Police booked 868 people without detention for allegedly committing acts of violence while dating and detained 61 of them in February, according to the National Police Agency (NPA), Sunday.

The NPA said that it received a total of 1,279 reports of physical or sexual assault or threats between intimate partners during a nationwide intensive one-month campaign against such crimes.

The probe followed an increase in dating violence amid a widespread public perception that violence between partners is a domestic and personal affair and thus the authorities should stay out of it.
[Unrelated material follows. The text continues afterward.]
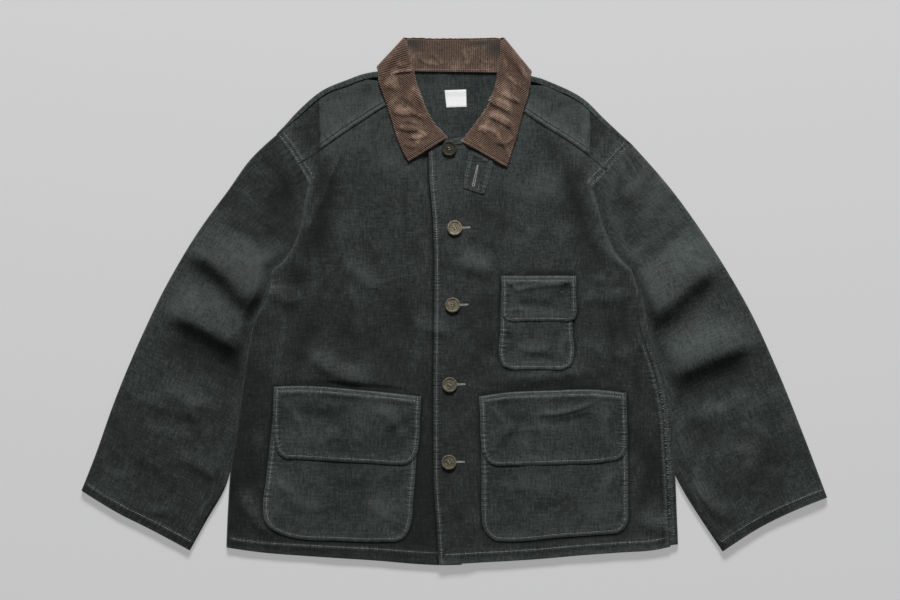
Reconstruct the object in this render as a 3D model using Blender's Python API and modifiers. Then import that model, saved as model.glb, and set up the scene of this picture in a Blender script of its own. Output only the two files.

“We launched the campaign to encourage victims to report to police, because many are reluctant to do so because of such perception and for fear of shame and acts of revenge,” an NPA official said.

More than half of the assailants, or 58.3 percent, were aged between 20 and 39, followed by those between 40 and 59 at 35.6 percent.

Most victims, 92 percent, were women, but 4.1 percent of them were men, with the remaining cases being mutual assault.

Assault accounted for 61.9 percent of the crimes, followed by confining and making threats at 17.4 percent and sexual assault at 5.4 percent. There was also one murder and one attempted murder.

In one case in Daegu in February, a man got drunk and drove into the restaurant owned by his girlfriend after she broke up with him. After smashing the restaurant entrance with his car, he tried to hit her with a hammer but was caught by police.

In Ulsan, a man hit his girlfriend for “talking back” to him during an argument in January. The man sent more than 100 text messages threatening to make their sexual relationship public. Police have been investigating the case which was reported in February.

Considering that almost 60 percent had previous convictions, police are seeking to ask the National Assembly to set up a domestic violence disclosure law, in line with “Clare’s Law” in the United Kingdom.

Named after Clare Wood, who was killed by her partner in 2009, the law allows women to make a police request for the disclosure of criminal records of their partners.